What we have seen in the 19 recovery weekends this year is that TIH goes off the charts the weekend after each of the 5 big openers we have had. From 40% to 63%, 29% to 67%, 33% to 66%, and 32% to 43%, with the second weekend of Venom: TWBC to come.
Why did the Shang-Chi TIH drop less than the other 2? It would seem because the overall domestic box office dropped more precipitously than the others. There was only one weekend as poorly attended as the weekend after Shang-Chi’s big open since the release of F9.
What made this last weekend the biggest of the pandemic with $128m overall is obviously the biggest opening… but on top of that, The Addams Family 2 open, weekend 5 of Shang-Chi at over $6 million, even though it disappointed and was on HBO Max, the Sopranos movie open, 2nd weekend of Dear Evan Hanson, weekend 8 of Free Guy, etc.

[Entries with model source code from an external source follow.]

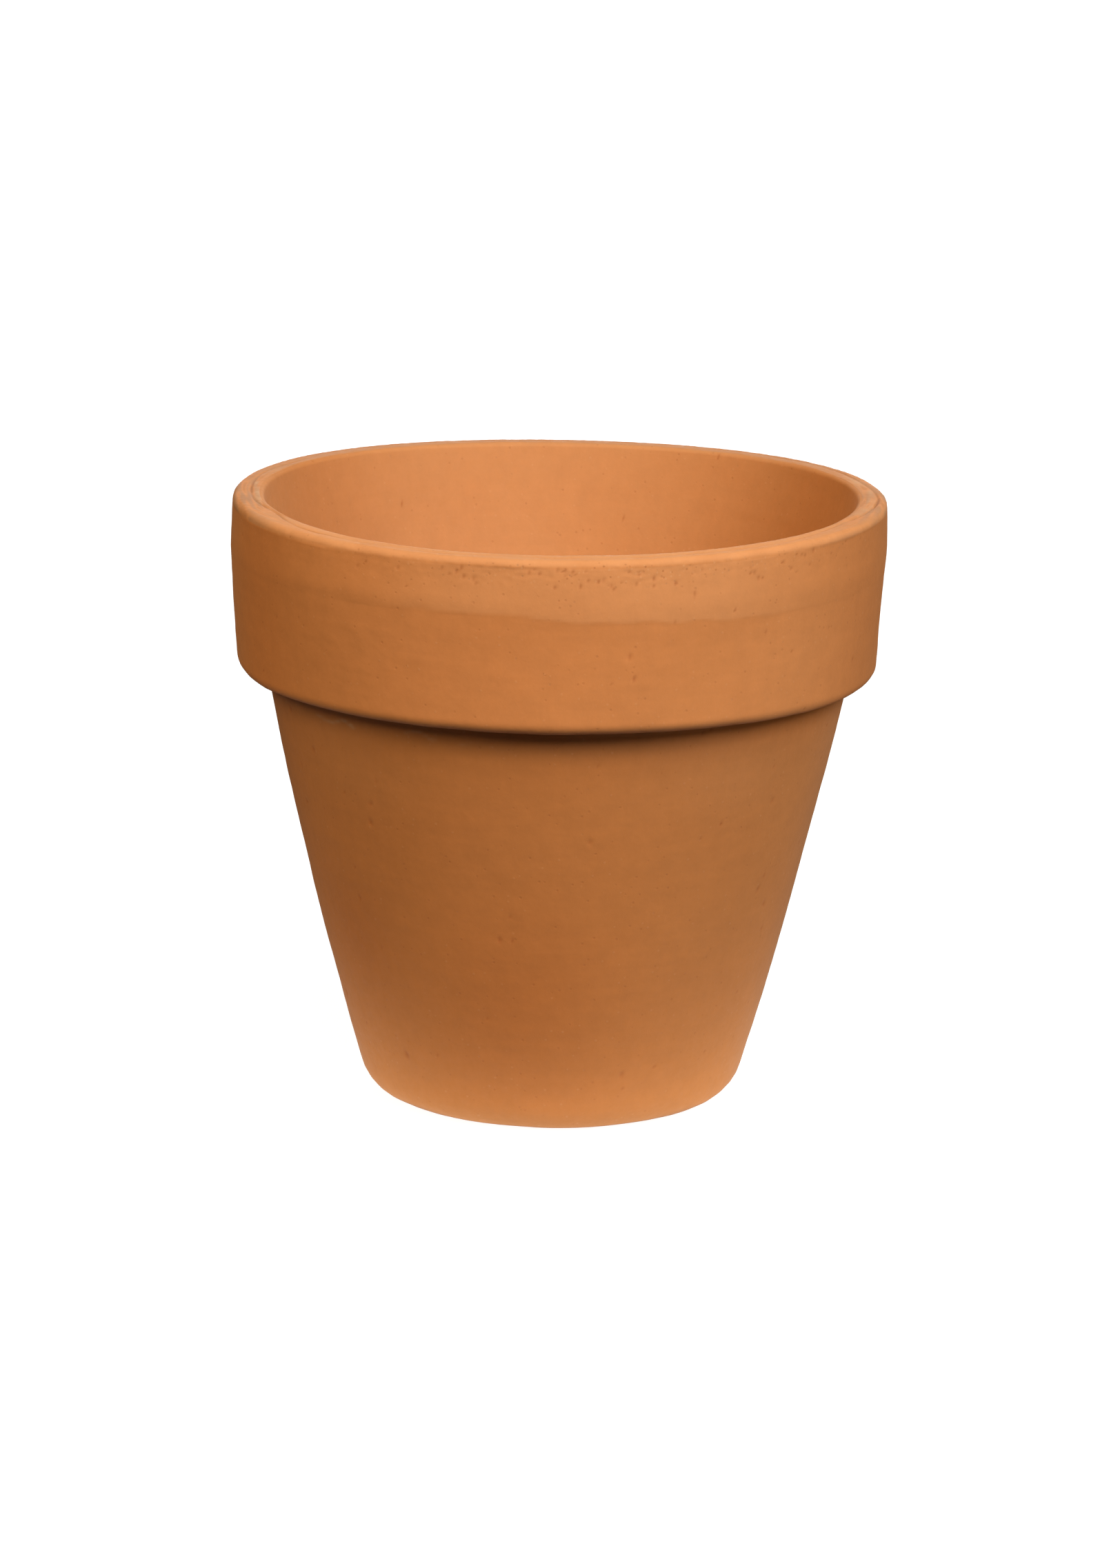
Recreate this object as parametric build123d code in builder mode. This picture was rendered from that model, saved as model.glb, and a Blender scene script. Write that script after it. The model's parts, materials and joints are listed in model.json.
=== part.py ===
from build123d import *
import os

# Terracotta flower pot, one fired clay wall with a plain collar around its mouth.
# Millimetres, +Z up. The origin is the centre of the underside, on the ground plane.
# Every outline is drawn in the XZ plane as (radius, height) and turned about the Z axis.

# ---- Driving dimensions -------------------------------------------------------------
rim_diameter = 150.0  # across the collar at its widest, before that line is softened
pot_height = 139.7
base_diameter = 85.3  # where the wall's line would meet the ground, before the heel is rounded

collar_height = 40.0  # from the lip down to the shoulder
collar_overhang = 6.2  # how far the collar's lower edge stands out from the wall
collar_flare = 1.85  # how much wider the collar's crest is than its lower edge, on the radius
collar_crest_drop = 11.0  # from the lip down to the collar's widest line
lip_lean = 0.4  # how far the lip's outer edge stands in from the crest

lip_thickness = 7.0  # across the top of the wall, before its edges are rounded
wall_thickness = 8.0  # across the wall at the floor, measured level
floor_thickness = 9.0
wall_bulge = 1.0  # how far the outside of the wall bows out of a straight cone

drain_hole_diameter = 20.0
recess_diameter = 56.0  # shallow hollow in the underside, which leaves a ring to stand on
recess_depth = 1.2

heel_radius = 9.4  # outside, where the wall turns under
collar_edge_radius = 2.7  # lower edge of the collar
shoulder_radius = 1.1  # inside corner between the shoulder and the wall
crest_radius = 60.0  # soft turn at the collar's widest line
lip_outer_radius = 1.7
lip_inner_radius = 1.1
inside_corner_radius = 7.0  # between the floor and the inside wall
recess_edge_radius = 0.8
drain_edge_radius = 1.0  # worn edges of the drain hole, above and below

# ---- Radii and heights that follow --------------------------------------------------
crest_radius_out = rim_diameter / 2
collar_edge_out = crest_radius_out - collar_flare
wall_top_out = collar_edge_out - collar_overhang
base_out = base_diameter / 2
lip_out = crest_radius_out - lip_lean
lip_in = lip_out - lip_thickness
shoulder_z = pot_height - collar_height
crest_z = pot_height - collar_crest_drop
wall_lean = (wall_top_out - base_out) / shoulder_z
floor_in = base_out + wall_lean * floor_thickness - wall_thickness

# ---- Pot ----------------------------------------------------------------------------
with BuildPart() as pot:
    # The outside, as a solid body with its collar.
    with BuildSketch(Plane.XZ) as outside:
        with BuildLine():
            Polyline((0, 0), (base_out, 0))
            SagittaArc((base_out, 0), (wall_top_out, shoulder_z), -wall_bulge)
            Polyline(
                (wall_top_out, shoulder_z),
                (collar_edge_out, shoulder_z),
                (crest_radius_out, crest_z),
                (lip_out, pot_height),
                (0, pot_height),
                (0, 0),
            )
        make_face()
        corner_rounds = (
            (base_out, 0, heel_radius),
            (wall_top_out, shoulder_z, shoulder_radius),
            (collar_edge_out, shoulder_z, collar_edge_radius),
            (crest_radius_out, crest_z, crest_radius),
            (lip_out, pot_height, lip_outer_radius),
        )
        for corner_r, corner_z, radius in corner_rounds:
            corner = outside.vertices().sort_by_distance((corner_r, corner_z))[0]
            fillet(corner, radius)
    revolve(axis=Axis.Z)

    # The inside, a plain cone with a flat floor.
    with BuildSketch(Plane.XZ) as inside:
        with BuildLine():
            Polyline(
                (0, floor_thickness),
                (floor_in, floor_thickness),
                (lip_in, pot_height),
                (0, pot_height),
                (0, floor_thickness),
            )
        make_face()
        floor_corner = inside.vertices().sort_by_distance((floor_in, floor_thickness))[0]
        fillet(floor_corner, inside_corner_radius)
    revolve(axis=Axis.Z, mode=Mode.SUBTRACT)

    # The shallow hollow in the underside.
    with BuildSketch(Plane.XY):
        Circle(recess_diameter / 2)
    extrude(amount=recess_depth, mode=Mode.SUBTRACT)

    # The drain hole in the middle of the floor.
    with Locations(Location((0, 0, floor_thickness))):
        Hole(drain_hole_diameter / 2, depth=floor_thickness)

    circles = pot.edges().filter_by(GeomType.CIRCLE)
    lip_inner_edge = circles.filter_by(lambda edge: abs(edge.radius - lip_in) < 0.01)
    fillet(lip_inner_edge, lip_inner_radius)
    drain_edges = pot.edges().filter_by(GeomType.CIRCLE).filter_by(
        lambda edge: abs(edge.radius - drain_hole_diameter / 2) < 0.01
    )
    fillet(drain_edges, drain_edge_radius)
    recess_rim = pot.edges().filter_by(GeomType.CIRCLE).filter_by(
        lambda edge: abs(edge.radius - recess_diameter / 2) < 0.01 and edge.center().Z < recess_depth / 2
    )
    fillet(recess_rim, recess_edge_radius)
pot.part.label = "pot"

os.makedirs("parts", exist_ok=True)
export_step(pot.part, "parts/pot.step")

print("volume in cm3:", round(pot.part.volume / 1000, 1))
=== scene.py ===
"""Terracotta flower pot: the detailed clay wall, its material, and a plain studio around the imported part.

Metres, +Z up, in the part's own frame. The front of the pot, towards the camera, is -Y.
Azimuth is measured round the pot from the front: 0 faces the camera and a quarter turn faces +X.
"""

import json
import math

import bpy
import numpy as np
from mathutils import Matrix, Vector


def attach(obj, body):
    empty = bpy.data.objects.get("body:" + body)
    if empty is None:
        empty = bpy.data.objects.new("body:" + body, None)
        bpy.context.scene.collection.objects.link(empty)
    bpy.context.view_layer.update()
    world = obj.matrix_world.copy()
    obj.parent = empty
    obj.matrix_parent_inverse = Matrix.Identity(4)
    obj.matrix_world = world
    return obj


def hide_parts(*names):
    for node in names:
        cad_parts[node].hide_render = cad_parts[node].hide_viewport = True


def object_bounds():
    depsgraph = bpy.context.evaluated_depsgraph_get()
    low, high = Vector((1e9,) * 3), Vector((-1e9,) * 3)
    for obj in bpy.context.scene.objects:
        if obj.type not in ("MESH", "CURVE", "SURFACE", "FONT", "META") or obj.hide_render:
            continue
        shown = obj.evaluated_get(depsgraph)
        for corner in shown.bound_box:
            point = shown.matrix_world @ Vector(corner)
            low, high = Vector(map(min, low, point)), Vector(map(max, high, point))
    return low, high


MM = 0.001
TURN = 2 * math.pi

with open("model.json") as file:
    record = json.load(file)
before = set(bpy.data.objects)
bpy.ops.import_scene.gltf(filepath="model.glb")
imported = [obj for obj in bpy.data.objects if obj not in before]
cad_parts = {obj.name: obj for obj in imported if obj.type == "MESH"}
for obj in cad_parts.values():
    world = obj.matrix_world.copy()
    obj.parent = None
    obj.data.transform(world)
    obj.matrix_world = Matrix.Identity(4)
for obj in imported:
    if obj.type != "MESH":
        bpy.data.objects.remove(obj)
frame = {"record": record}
cad_low, cad_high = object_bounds()
mounts = {mount["name"]: mount for mount in frame["record"]["mounts"]}

# ---- Sizes: the frame gives the outer ones, and the rest are the section's own ---------
RIM_RADIUS = (cad_high.x - cad_low.x) / 2
HEIGHT = cad_high.z - cad_low.z
DRAIN_RADIUS = mounts["drain_hole"]["dims"]["r_mm"] * MM
SHOULDER_Z = mounts["ring_shoulder"]["pos_m"][2]

COLLAR_FLARE = 1.85 * MM
COLLAR_OVERHANG = 6.2 * MM
CREST_DROP = 11.0 * MM
LIP_LEAN = 0.4 * MM
LIP_THICKNESS = 7.0 * MM
FLOOR_THICKNESS = 9.0 * MM
WALL_FOOT_THICKNESS = 8.0 * MM
WALL_BULGE = 1.0 * MM
BASE_RADIUS = 42.65 * MM
RECESS_RADIUS = 28.0 * MM
RECESS_DEPTH = 1.2 * MM

HOLE_EDGE_ROUNDING = 1.0 * MM
RECESS_CORNER_ROUNDING = 0.3 * MM
RECESS_EDGE_ROUNDING = 0.6 * MM
HEEL_ROUNDING = 9.4 * MM
SHOULDER_ROUNDING = 1.2 * MM
COLLAR_EDGE_ROUNDING = 2.8 * MM
CREST_ROUNDING = 40.0 * MM
LIP_OUTER_ROUNDING = 1.7 * MM
LIP_INNER_ROUNDING = 1.1 * MM
INSIDE_CORNER_ROUNDING = 7.0 * MM

# ---- Relief: how far each kind of unevenness moves the clay -----------------------------
UNEVENNESS = 0.07 * MM
SWELLS = 0.016 * MM
CLOSE_GRAIN = 0.006 * MM
TURNING_RINGS = 0.010 * MM
LEDGE_HEIGHT = 0.08 * MM
GROOVE_DEPTH = 0.32 * MM
BEAD_HEIGHT = 0.15 * MM
LIP_ROUGHNESS = 0.018 * MM
STREAK_RELIEF = 0.025 * MM
OPEN_ROUGHNESS = 0.03 * MM
RIM_LIFT = 0.85 * MM

COLUMNS = 840  # points round the pot

# Each random field or set of pits has a seed of its own, counted up from one of these.
TURNING_SEED = 7
TEXTURE_SEED = 12
LEDGE_SEED = 31
LIP_SEED = 32
PIT_SEED = 41
BLOOM_SEED = 51


# ---- The section through the wall -------------------------------------------------------
def rounded_section(corners):
    """Points along a closed outline of (radius, height) corners, in order round the clay.

    Each corner is (run, radius, height, rounding, step): the name of the run that leaves it, the radius
    of the arc there, and the spacing of points along that run. Returns the points, the name of each
    point's run, and how far along that run it is, from 0 to 1.
    """
    places = [np.array((r, z)) for _, r, z, _, _ in corners]
    count = len(corners)
    arcs = []
    for i, (_, _, _, rounding, _) in enumerate(corners):
        here, before, after = places[i], places[i - 1], places[(i + 1) % count]
        back = (before - here) / np.linalg.norm(before - here)
        on = (after - here) / np.linalg.norm(after - here)
        half = math.acos(float(np.clip(back @ on, -1, 1))) / 2
        middle = here + (back + on) / np.linalg.norm(back + on) * rounding / math.sin(half)
        first = here + back * rounding / math.tan(half) - middle
        last = here + on * rounding / math.tan(half) - middle
        turn = math.atan2(first[0] * last[1] - first[1] * last[0], float(first @ last))
        pieces = max(4, round(abs(turn) / math.radians(11)))
        bearings = math.atan2(first[1], first[0]) + turn * np.linspace(0, 1, pieces + 1)
        arcs.append(middle + rounding * np.stack([np.cos(bearings), np.sin(bearings)], axis=1))
    points, names, along = [], [], []
    for i, (name, _, _, _, step) in enumerate(corners):
        start, end = arcs[i][-1], arcs[(i + 1) % count][0]
        steps = max(1, round(float(np.linalg.norm(end - start)) / step))
        shares = [k / steps for k in range(1, steps)]
        points += [*arcs[i], *(start + (end - start) * share for share in shares)]
        along += [0.0] * len(arcs[i]) + shares
        names += [name] * (len(arcs[i]) + len(shares))
    return np.array(points), np.array(names), np.array(along)


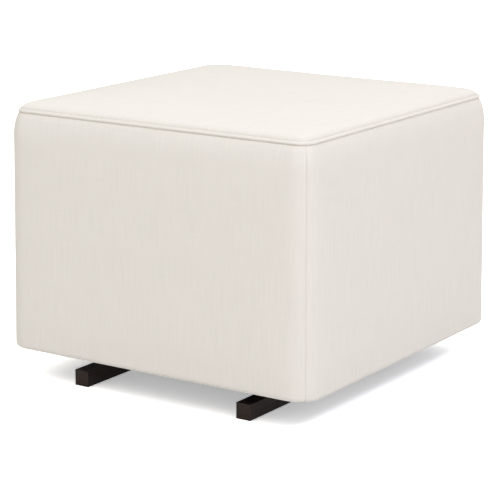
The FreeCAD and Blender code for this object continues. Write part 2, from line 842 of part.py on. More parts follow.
def make_carriage_plates():
    """Write the plates that hang the seat frame on the arms."""
    top = lower_pivot_height + carriage_eye_radius
    plate = block(carriage_plate_inner, carriage_plate_outer, -carriage_plate_half_length,
                  carriage_plate_half_length, carriage_plate_bottom, top)
    for height in (carriage_plate_bottom, top):
        plate = rounded_corners(plate, carriage_plate_half_length, height, carriage_plate_fillet)
    holes = []
    for y in (-pivot_place, pivot_place):
        holes.append((pivot_bolt_radius + fit_clearance, y, lower_pivot_height))
    for y in carriage_bolt_places():
        holes.append((bolt_radius + hole_clearance, y, carriage_bolt_height))
    plate = plate.cut([rod_x(carriage_plate_inner - past, carriage_plate_outer + past, r, y, z)
                       for r, y, z in holes])
    export("carriage_plate_right", plate)
    export("carriage_plate_left", left(plate))


def make_carriage_bolts():
    """Write the bolts and tee nuts between the carriage plates and their rails."""
    bolts = []
    nuts = []
    z = carriage_bolt_height
    for y in carriage_bolt_places():
        face = carriage_plate_inner
        head = rod_x(face - bolt_head_height, face, bolt_head_radius, y, z)
        shank = rod_x(face - past, carriage_rail_outer - thread_end, bolt_radius, y, z)
        bolts.append(fused([head, shank]))
        face = carriage_rail_outer
        flange = rod_x(face, face + tee_nut_flange, tee_nut_flange_radius, y, z)
        barrel = rod_x(face - tee_nut_barrel, face, tee_nut_barrel_radius, y, z)
        tapped = rod_x(face - tee_nut_barrel - past, face + tee_nut_flange + past,
                       bolt_radius + fit_clearance, y, z)
        nuts.append(fused([flange, barrel]).cut(tapped))
    export("carriage_bolts", *both_sides(bolts))
    export("carriage_tee_nuts", *both_sides(nuts))


os.makedirs("parts", exist_ok=True)
staple_room = [staple(x, y, turned, fit_clearance) for x, y, turned in staple_places()]
make_runners()
make_base_plates()
make_cross_rails()
make_tie_bars()
make_bumpers()
make_upper_pivots()
make_arms()
make_lower_pivots()
make_carriage_plates()
make_carriage_bolts()
make_seat_frame(staple_room)
make_upholstery(staple_room)
make_underside(staple_room)
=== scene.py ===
"""Looks of the glider ottoman: its cover, its padding, its finishes and a plain stage."""

import math

import bmesh
import bpy
from bpy.props import FloatProperty, FloatVectorProperty, PointerProperty
from mathutils import Matrix, Vector, noise


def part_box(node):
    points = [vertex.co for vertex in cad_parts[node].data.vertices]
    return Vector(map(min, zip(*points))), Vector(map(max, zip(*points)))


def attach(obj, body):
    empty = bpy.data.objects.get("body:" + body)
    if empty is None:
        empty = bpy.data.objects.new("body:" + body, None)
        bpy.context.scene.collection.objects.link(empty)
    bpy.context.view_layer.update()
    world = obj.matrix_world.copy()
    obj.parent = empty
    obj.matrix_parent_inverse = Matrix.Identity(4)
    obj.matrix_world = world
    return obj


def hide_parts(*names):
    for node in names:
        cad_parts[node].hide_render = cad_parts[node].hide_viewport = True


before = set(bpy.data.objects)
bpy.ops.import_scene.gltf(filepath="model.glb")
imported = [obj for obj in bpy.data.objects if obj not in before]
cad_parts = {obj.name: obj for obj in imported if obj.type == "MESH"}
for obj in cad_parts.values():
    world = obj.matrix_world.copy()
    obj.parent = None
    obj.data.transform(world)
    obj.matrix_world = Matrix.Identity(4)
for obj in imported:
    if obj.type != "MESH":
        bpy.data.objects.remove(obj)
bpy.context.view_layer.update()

bl_info = {
    "name": "Glider Ottoman",
    "version": (1, 0, 0),
    "blender": (4, 5, 0),
    "location": "View3D > Sidebar > Ottoman",
    "description": "Builds the upholstery, the finishes and the stage of a glider ottoman",
    "category": "Add Mesh",
}

# The sides of the box, with the turn that brings the front's shape to each of them.
SIDES = {"front": 0.0, "right": 90.0, "rear": 180.0, "left": 270.0}
UP = Vector((0, 0, 1))

# All lengths are in metres.

# The CAD crown's height above the top seam, and the seam's distance from the side faces.
CROWN = 0.020
SEAM_INSET = 0.0134
# How far the top panel reaches out over the CAD seam, and how high it starts above it, so that it
# begins on the piping. Its rim drops behind the piping by these two steps.
TOP_REACH = 0.0012
TOP_LIFT = 0.0022
RIM_DROPS = (0.0008, 0.0030)
# The rings of the crown's grid lie closer to each other near the rim, but for this share.
EVEN_RINGS = 0.12
# The radius of the crown's rings at their smallest, and its limit as a share of half their side.
INNER_RADIUS = 0.048
ROUND_LIMIT = 0.6
# How high above the top seam the top panel's unevenness is at its full.
UNEVEN_RISE = 0.010
# How many cells the crown's grid has each way, on the top panel and on the seat pad.
TOP_CELLS, PAD_CELLS = 96, 64

# The piping's corners are this much tighter than the box's.
PIPING_CORNER = 0.0104
# How many sides the piping has, and the steps along each straight and round each corner.
PIPING_SIDES, STRAIGHT_STEPS, CORNER_STEPS = 16, 46, 12

# The steps of a panel's grid over its plain face, over its draw-in and along its hem.
FACE_STEP, BEND_STEP, HEM_STEP = 0.006, 0.0025, 0.005
# How far the draw-in's last row lies below the top seam, and how far above its band's foot it
# starts.
LAST_ROW = 0.0009
BEND_DELAY = 0.003
# The soft dip under the top seam: its depth and its height.
VALLEY_DEPTH, VALLEY_HEIGHT = 0.0013, 0.006
# The inset and rise of the section's last points, which turn in over the top seam.
SEAM_TURN = ((0.0003, 0.0), (0.0009, 0.0004), (0.0018, 0.0006), (0.0040, 0.0006))
# The height above the hem at which the sides' flare has come to nothing.
FLARE_HEIGHT = 0.32
# The distances of a panel's columns from its corner seam, and the even ones that follow them.
SEAM_COLUMNS = (0.0, 0.0005, 0.0011, 0.0019, 0.003, 0.0045, 0.0065)
NEAR_COLUMNS = (0.0087, 0.027, 0.0023)
# Half of the gap between two panels, the width of the dip at their seam, and of the flap behind it.
SEAM_GAP = 0.0001
DIP_WIDTH = 0.0016
FLAP = 0.004
# The distances from a corner seam, the top seam and the hem at which a panel is fully uneven.
UNEVEN_SEAM, UNEVEN_TOP, UNEVEN_HEM = 0.03, 0.03, 0.02
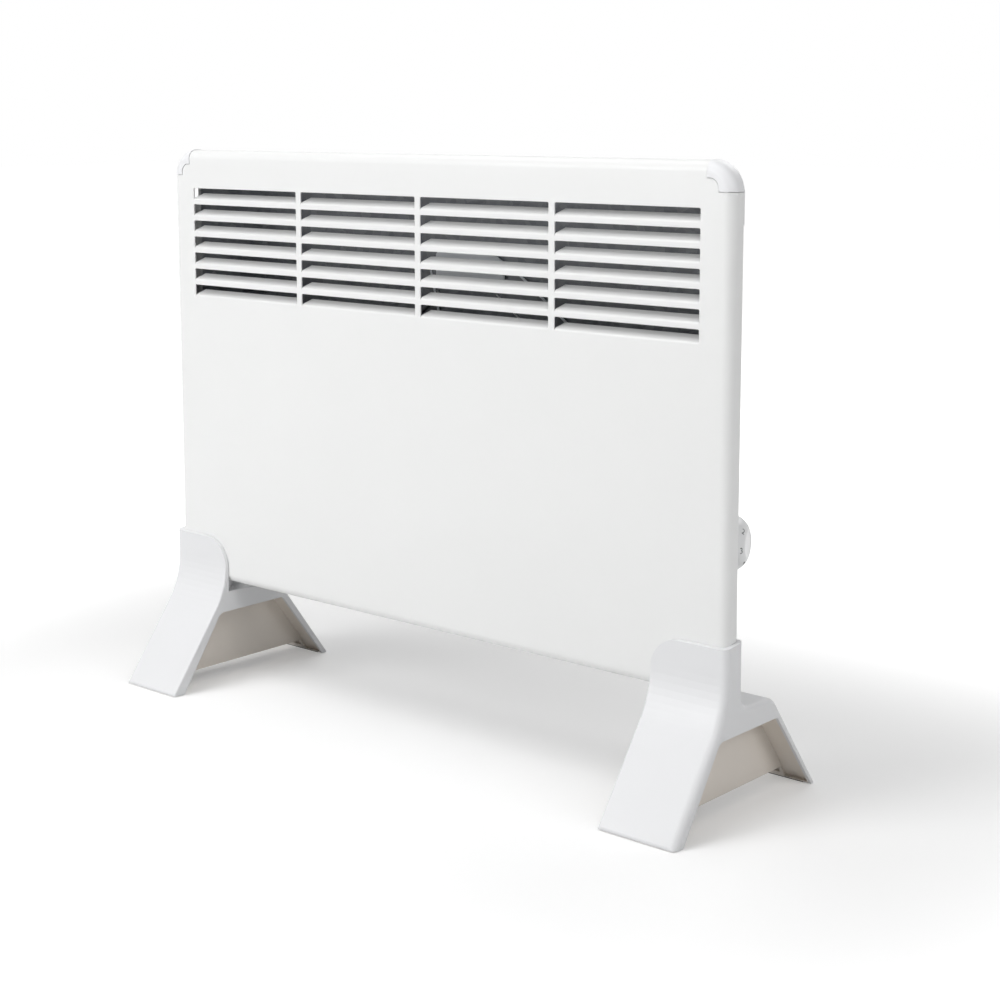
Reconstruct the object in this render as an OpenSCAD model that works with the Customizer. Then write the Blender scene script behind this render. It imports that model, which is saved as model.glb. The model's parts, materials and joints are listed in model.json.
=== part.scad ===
// Free-standing convector heater: a pressed steel front panel with a louvre grille, a folded rear case
// with the heating element and controls inside it, two moulded corner caps and two moulded feet.
// X runs along the panel, the front faces -Y, Z is up. The origin is on the floor at the middle of the
// panel's width and of the feet's depth. Inside the modules Y = 0 is the panel's front face.

/* [Front panel] */
// Width of the front panel over its side rims
body_w = 620; // [580:5:760]
// Height of the front panel over its top and bottom rims
body_h = 400; // [380:5:480]
// Height of the panel's bottom edge above the floor
floor_gap = 95; // [90:1:105]
// Depth of the folded rims
rim_d = 14; // [13:0.5:17]
// Outside radius of the folded edges
edge_r = 8; // [7:0.5:9]
// Thickness of the sheet steel
sheet_t = 1; // [0.8:0.1:1.2]
// Width of the lip folded in behind each rim
lip_w = 13; // [12:0.5:14]

/* [Grille] */
// Number of louvre columns
louvre_cols = 4; // [3:1:6]
// Number of louvre rows
louvre_rows = 7; // [5:1:8]
// Width of the whole grille
grille_w = 564; // [500:2:570]
// Distance from the panel's top to the first louvre
grille_drop = 34.6; // [32:0.2:40]
// Height of one louvre step
louvre_pitch = 14.8; // [14:0.2:16]
// Height of a louvre's opening
louvre_h = 11; // [9:0.2:11.4]
// Width of the bars between the columns
mullion_w = 6; // [5:0.5:10]
// Depth that the louvre blades reach behind the panel's face
blade_d = 9; // [8:0.2:10]
// Angle of the blades above the horizontal
blade_a = 28; // [20:1:32]
// Inside radius of the bend at a blade's root
blade_bend = 1.2; // [1:0.1:1.6]

/* [Corner caps] */
// Radius of the body's upper corners
corner_r = 24; // [22:0.5:26]
// How far the caps stand proud of the sheet
cap_proud = 0.5; // [0.3:0.1:0.8]
// Wall thickness of the caps
cap_t = 2; // [1.6:0.1:2.4]
// Step of the sheet's rounded tongue into each cap
cap_step = 10; // [8:0.5:11]
// Length of the tail below each cap's seam
cap_tail = 24; // [22:1:30]

/* [Rear case] */
// Depth of the rear case behind the panel's rims
case_d = 60; // [56:1:76]
// Distance from the panel's outer edge to the case's mouth, along each side
case_inset = 20; // [19:0.5:22]
// Distance from the panel's outer edge to the case's mouth, at the top and bottom
case_inset_z = 15; // [14.5:0.5:17]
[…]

The surprise size of the Venom: TWBG open is great not only on its own, but because it will give us the first back-to-back openings over $35 million since May. I fully expect that another new record will be set for pandemic-era domestic total gross, even if Venom drops by a full 2/3rds. The HIT will be in the 40s or 50s and the TIH should be right in the 30% zone.
Then the weekend after will drop off significantly. And while this is not at all unusual for the middle of October in any year without any pandemic to monitor, it will be unneccesary. There is a lot of content sitting in the pipeline that could have used this date better than what is scheduled (especially after Universal agreed to go Peacocking with Halloween Kills).
Then it’s up to Dune and HBO Max (still zero releases opening to more than $32m domestic) to turn the volume back up. But then, another week “off” (sorry, Soho) before Eternals… week off… Ghostbabies… 2 weeks off… West Side Story.
There are a bunch of movies with serious opening potential. But there really isn’t a scheduled run of even 3 straight weeks with a big opener until June 2022… unless distributors step up. So expect fits and jerks until then.